I believe all systems running today announce these built-in ports through ACPI PNP, but they are still usable as early consoles, so this special logic is still needed?

I'm not anymore sure about your goals really. Now it sounds one of the
goals is preserving the non-discoverable ports, whereas previously it was
just about allowing 0 of them.

My initial goal was to rely on discoverable ports only. Some of our systems have no built-in uarts, so the bash init script failed to even start, because the kernel command line had console=ttyS0, and bash tried to do set terminal attributes on it. I am only trying to fix the code "the right way", but that might not be possible without breaking numbering fo existing systems.

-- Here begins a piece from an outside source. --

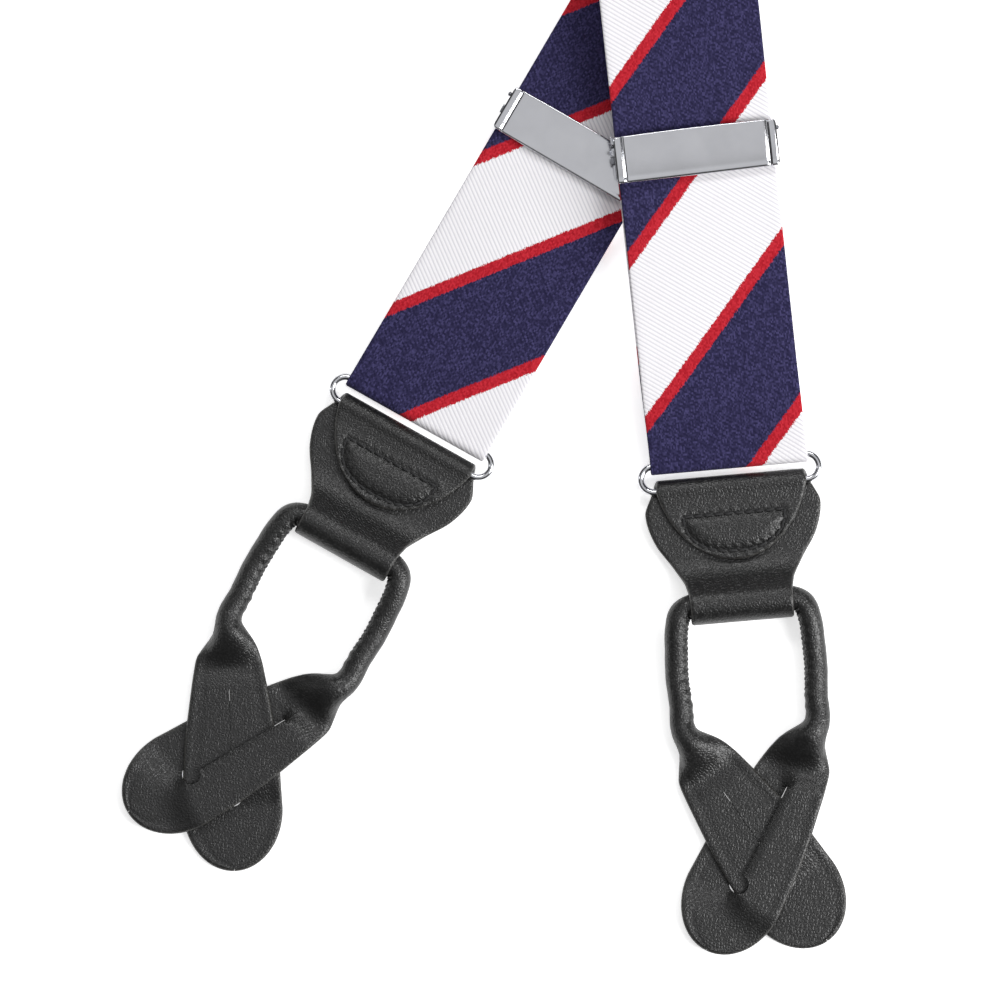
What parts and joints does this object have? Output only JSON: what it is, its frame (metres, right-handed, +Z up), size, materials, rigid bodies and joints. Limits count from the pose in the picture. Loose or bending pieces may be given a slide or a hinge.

How about you add entirely new CONFIG and/or param for this minimum number
of non-discoverable ports and make the last resort loop (or perhaps all
but the first loop) in serial8250_find_match_or_unused() to honor that
(start looking only from port above that index). If it defaults to 0, I
think this renumbering issue is avoided. Would it work for all the goals
you have?

That would work for me. But shouldn't we clean up the SERIAL_8250_NR_UARTS vs. SERIAL_8250_RUNTIME_UARTS also?